■ AIM ■
Write out, word for word, the first line of the data below and every line after it through the one containing "and apply it.".

◆ ◆ ◆ ◆

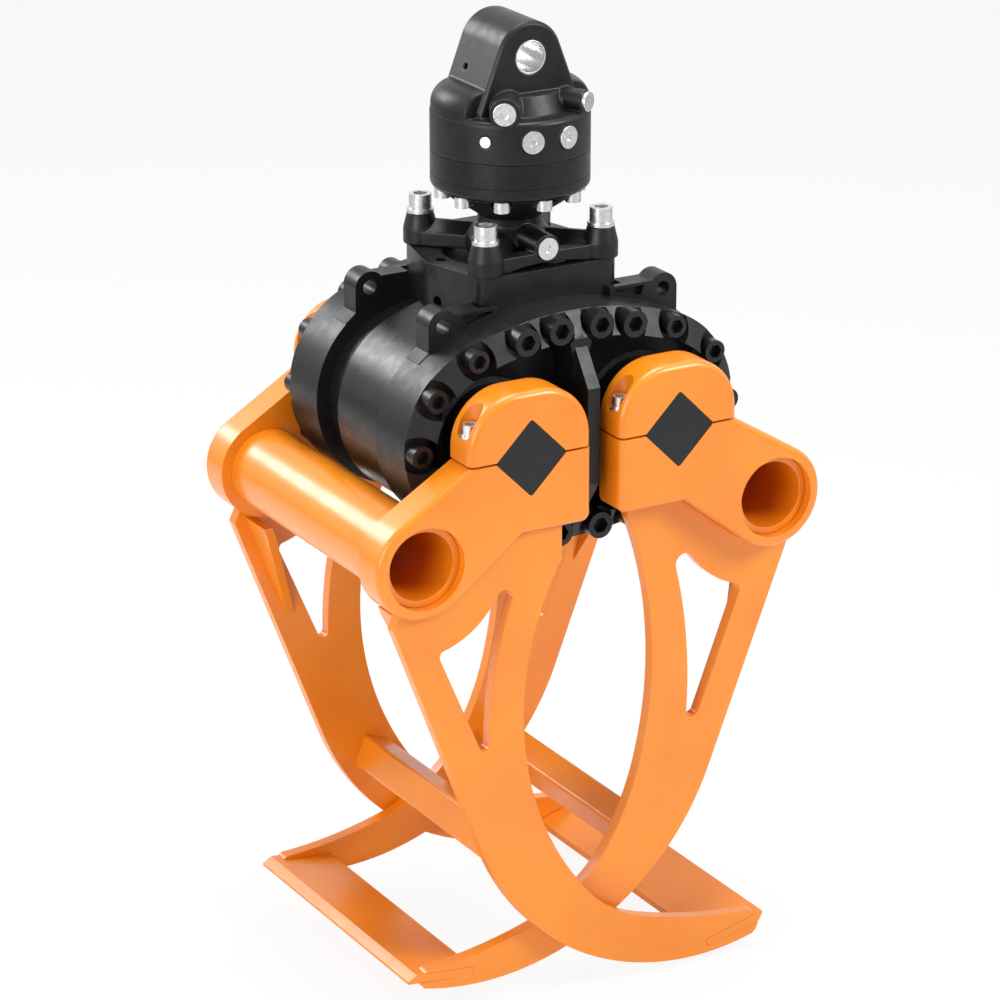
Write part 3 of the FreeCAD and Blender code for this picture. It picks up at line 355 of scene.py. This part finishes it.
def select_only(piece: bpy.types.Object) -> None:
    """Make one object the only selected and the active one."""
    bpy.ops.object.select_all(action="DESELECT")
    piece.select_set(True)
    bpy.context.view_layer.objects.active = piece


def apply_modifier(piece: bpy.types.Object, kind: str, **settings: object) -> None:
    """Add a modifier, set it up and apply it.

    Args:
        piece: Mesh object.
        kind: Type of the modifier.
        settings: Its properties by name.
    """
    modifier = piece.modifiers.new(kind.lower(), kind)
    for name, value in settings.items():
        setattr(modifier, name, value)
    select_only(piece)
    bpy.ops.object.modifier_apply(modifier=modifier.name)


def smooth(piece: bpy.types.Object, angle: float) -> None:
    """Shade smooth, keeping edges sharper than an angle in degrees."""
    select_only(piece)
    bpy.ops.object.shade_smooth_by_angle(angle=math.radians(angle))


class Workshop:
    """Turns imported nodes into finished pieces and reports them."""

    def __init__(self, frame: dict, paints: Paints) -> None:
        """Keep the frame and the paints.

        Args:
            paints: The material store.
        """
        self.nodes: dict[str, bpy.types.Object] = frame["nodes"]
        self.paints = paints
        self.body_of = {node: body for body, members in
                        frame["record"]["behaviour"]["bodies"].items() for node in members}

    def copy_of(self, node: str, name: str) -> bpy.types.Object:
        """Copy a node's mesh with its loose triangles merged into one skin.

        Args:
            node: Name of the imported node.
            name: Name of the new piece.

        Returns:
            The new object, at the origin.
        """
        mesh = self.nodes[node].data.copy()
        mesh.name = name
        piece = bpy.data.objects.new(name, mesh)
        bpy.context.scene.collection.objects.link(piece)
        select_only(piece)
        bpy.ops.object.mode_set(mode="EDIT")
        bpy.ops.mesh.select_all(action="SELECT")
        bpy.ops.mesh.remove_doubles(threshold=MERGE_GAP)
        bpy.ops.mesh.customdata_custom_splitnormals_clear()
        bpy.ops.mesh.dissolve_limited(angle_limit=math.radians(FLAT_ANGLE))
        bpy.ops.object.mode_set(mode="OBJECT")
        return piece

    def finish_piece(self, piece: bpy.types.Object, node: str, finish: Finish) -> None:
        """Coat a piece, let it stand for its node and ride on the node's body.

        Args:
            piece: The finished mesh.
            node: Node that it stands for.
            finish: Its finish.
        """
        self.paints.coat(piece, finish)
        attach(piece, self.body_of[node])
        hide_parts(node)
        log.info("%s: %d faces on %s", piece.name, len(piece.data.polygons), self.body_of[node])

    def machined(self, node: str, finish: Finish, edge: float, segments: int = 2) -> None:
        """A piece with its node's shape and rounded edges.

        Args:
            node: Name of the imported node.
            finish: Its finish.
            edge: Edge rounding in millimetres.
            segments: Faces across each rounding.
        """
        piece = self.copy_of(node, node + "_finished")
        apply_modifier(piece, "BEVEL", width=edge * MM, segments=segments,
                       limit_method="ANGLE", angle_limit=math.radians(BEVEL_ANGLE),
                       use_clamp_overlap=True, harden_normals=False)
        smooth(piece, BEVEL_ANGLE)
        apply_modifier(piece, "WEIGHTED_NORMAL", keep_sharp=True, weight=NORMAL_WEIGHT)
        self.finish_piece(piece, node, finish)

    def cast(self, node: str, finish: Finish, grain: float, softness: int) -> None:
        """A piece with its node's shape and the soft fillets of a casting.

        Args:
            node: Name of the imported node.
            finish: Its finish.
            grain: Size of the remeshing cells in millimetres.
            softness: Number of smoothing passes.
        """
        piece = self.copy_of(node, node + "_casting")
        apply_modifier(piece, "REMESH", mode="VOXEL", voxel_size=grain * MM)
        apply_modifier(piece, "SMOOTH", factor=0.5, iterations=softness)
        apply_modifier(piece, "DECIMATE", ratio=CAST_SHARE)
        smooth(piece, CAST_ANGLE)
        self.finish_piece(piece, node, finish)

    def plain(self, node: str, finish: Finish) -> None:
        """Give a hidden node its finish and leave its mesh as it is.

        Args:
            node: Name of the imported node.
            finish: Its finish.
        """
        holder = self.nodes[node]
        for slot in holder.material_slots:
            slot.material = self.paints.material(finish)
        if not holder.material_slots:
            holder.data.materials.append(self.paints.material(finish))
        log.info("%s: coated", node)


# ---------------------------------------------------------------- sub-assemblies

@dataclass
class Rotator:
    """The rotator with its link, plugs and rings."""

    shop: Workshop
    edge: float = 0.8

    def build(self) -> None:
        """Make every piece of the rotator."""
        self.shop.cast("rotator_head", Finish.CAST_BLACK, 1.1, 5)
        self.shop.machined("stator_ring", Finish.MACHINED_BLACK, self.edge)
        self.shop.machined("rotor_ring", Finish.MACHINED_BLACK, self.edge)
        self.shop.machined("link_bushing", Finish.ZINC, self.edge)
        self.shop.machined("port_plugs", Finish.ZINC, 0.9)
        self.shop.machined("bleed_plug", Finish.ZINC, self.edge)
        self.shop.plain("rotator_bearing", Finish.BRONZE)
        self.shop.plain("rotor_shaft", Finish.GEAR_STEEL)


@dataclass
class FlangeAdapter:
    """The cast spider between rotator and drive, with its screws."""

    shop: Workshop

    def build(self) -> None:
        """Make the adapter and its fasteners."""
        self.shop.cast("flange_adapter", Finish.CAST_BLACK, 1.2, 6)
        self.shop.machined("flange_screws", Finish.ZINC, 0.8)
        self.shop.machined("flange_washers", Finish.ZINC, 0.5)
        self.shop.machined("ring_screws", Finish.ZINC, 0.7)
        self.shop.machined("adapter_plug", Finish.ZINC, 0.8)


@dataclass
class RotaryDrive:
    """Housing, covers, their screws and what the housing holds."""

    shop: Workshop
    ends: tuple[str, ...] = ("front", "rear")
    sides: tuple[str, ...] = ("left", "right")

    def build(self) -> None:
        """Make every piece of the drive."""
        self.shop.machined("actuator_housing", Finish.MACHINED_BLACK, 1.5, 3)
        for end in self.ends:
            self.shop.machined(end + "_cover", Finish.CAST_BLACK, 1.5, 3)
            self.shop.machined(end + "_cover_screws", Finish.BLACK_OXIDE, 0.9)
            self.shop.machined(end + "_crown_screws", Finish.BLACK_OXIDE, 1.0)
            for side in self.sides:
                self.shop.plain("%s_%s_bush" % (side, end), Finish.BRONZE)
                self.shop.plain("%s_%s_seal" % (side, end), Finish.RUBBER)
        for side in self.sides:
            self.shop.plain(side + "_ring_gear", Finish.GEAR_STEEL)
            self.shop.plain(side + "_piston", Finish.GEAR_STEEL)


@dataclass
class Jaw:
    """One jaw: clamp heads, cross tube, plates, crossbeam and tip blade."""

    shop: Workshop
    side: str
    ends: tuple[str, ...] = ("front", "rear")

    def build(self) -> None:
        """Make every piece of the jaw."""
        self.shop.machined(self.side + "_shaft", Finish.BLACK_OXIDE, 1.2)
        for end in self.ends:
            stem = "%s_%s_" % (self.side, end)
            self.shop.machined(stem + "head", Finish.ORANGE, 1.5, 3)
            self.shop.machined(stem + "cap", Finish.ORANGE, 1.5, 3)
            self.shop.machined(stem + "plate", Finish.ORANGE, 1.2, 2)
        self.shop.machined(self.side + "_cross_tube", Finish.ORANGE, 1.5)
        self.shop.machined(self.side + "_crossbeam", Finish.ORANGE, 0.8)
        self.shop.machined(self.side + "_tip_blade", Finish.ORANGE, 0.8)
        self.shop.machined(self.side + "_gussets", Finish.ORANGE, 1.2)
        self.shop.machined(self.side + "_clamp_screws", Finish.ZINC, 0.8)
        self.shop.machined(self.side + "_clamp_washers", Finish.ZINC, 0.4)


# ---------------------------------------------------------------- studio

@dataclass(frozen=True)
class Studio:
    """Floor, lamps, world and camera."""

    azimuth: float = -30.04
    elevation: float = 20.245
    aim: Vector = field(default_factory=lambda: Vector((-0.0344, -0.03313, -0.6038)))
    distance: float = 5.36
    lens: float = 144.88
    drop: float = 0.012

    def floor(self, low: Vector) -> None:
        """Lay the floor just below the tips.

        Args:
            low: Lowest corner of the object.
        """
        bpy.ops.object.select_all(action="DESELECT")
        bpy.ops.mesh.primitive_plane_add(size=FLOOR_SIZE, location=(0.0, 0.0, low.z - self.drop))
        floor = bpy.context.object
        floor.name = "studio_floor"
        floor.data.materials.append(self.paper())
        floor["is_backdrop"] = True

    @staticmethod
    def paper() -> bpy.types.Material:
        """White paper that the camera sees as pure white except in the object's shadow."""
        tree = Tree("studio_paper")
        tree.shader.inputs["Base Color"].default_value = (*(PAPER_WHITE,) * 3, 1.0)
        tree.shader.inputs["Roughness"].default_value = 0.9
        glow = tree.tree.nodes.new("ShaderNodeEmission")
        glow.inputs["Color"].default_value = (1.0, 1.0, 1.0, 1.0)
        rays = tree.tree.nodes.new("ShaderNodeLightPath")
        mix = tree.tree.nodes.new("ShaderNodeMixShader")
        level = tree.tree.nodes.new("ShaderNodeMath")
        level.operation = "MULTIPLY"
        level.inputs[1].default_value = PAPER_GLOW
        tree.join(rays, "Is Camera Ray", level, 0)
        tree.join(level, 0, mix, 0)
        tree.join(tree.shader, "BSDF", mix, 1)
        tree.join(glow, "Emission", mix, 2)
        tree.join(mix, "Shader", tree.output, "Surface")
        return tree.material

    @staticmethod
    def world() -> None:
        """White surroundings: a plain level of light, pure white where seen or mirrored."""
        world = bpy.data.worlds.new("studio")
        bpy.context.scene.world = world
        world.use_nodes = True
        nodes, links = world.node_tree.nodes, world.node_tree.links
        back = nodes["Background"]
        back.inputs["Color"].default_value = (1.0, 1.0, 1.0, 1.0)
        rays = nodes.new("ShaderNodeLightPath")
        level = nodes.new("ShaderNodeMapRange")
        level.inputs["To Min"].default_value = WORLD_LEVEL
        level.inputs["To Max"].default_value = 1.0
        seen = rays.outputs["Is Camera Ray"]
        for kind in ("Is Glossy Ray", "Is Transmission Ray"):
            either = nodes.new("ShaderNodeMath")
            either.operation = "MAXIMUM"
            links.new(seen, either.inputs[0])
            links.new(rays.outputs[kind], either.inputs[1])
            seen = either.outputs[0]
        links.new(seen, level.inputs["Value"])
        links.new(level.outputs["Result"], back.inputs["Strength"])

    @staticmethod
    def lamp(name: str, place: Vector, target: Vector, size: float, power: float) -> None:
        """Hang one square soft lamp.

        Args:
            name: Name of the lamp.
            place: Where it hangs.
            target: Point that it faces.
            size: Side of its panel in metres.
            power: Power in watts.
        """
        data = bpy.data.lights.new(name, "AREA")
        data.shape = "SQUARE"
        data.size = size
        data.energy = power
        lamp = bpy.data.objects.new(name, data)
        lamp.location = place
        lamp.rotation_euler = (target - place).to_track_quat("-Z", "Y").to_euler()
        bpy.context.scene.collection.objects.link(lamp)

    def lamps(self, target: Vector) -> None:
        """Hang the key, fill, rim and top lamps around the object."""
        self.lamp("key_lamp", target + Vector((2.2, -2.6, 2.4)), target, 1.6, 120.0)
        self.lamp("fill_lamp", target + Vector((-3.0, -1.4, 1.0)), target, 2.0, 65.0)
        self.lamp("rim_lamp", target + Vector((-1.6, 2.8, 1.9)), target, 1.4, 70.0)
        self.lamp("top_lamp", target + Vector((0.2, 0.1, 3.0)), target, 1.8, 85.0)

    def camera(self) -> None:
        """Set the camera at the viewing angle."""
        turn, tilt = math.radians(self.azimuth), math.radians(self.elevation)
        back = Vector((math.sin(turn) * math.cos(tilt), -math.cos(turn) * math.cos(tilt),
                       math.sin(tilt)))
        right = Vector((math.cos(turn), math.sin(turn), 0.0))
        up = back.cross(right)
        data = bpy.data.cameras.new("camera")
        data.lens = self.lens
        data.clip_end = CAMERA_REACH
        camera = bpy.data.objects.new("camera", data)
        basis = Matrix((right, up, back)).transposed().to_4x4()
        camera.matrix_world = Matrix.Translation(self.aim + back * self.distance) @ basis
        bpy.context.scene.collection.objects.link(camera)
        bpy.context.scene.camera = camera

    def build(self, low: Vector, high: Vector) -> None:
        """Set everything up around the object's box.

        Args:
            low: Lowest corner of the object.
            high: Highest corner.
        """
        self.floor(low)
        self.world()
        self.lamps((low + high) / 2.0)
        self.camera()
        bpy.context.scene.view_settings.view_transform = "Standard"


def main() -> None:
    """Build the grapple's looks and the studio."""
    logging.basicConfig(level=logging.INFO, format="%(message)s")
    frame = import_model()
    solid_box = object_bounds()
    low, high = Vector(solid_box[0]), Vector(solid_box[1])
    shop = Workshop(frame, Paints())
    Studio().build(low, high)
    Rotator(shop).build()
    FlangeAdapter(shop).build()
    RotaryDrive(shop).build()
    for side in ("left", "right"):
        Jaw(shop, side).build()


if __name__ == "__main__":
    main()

◆ ◆ ◆ ◆

■ SOLUTION TO THIS TASK ■
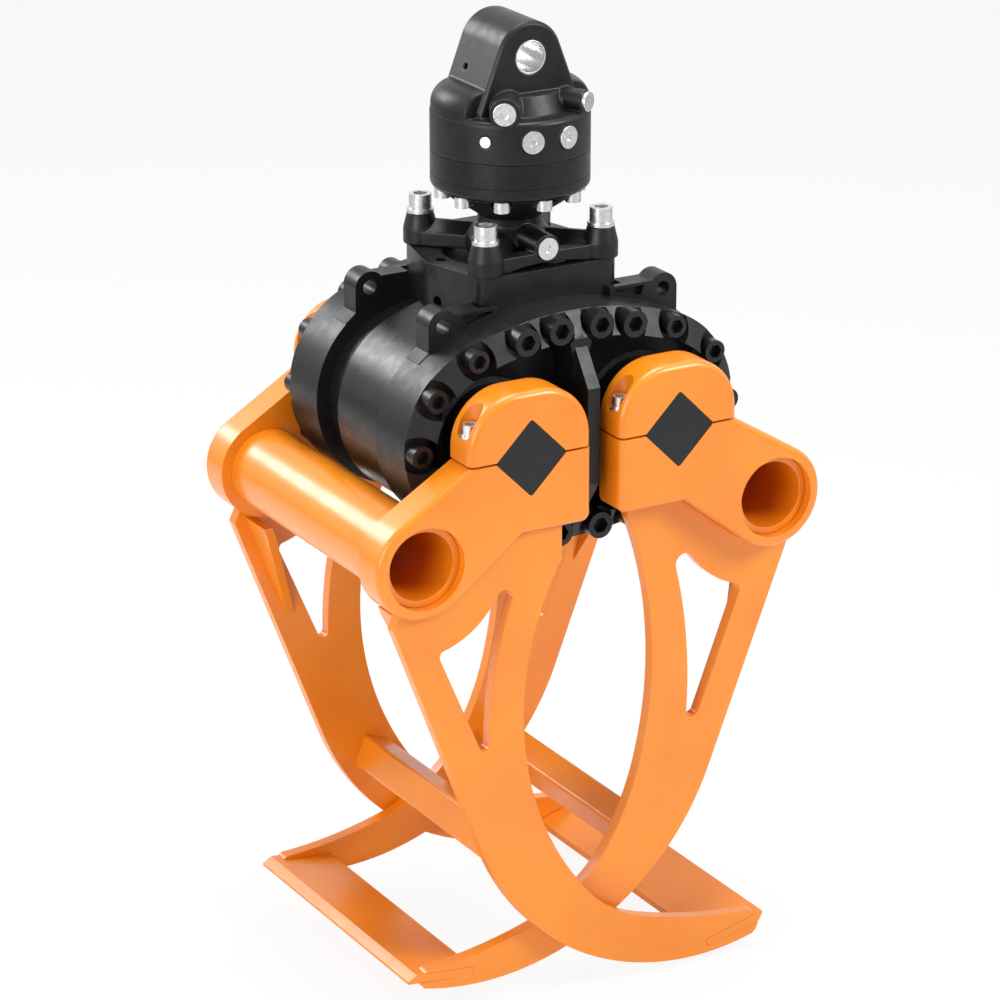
Write part 3 of the FreeCAD and Blender code for this picture. It picks up at line 355 of scene.py. This part finishes it.
def select_only(piece: bpy.types.Object) -> None:
    """Make one object the only selected and the active one."""
    bpy.ops.object.select_all(action="DESELECT")
    piece.select_set(True)
    bpy.context.view_layer.objects.active = piece


def apply_modifier(piece: bpy.types.Object, kind: str, **settings: object) -> None:
    """Add a modifier, set it up and apply it.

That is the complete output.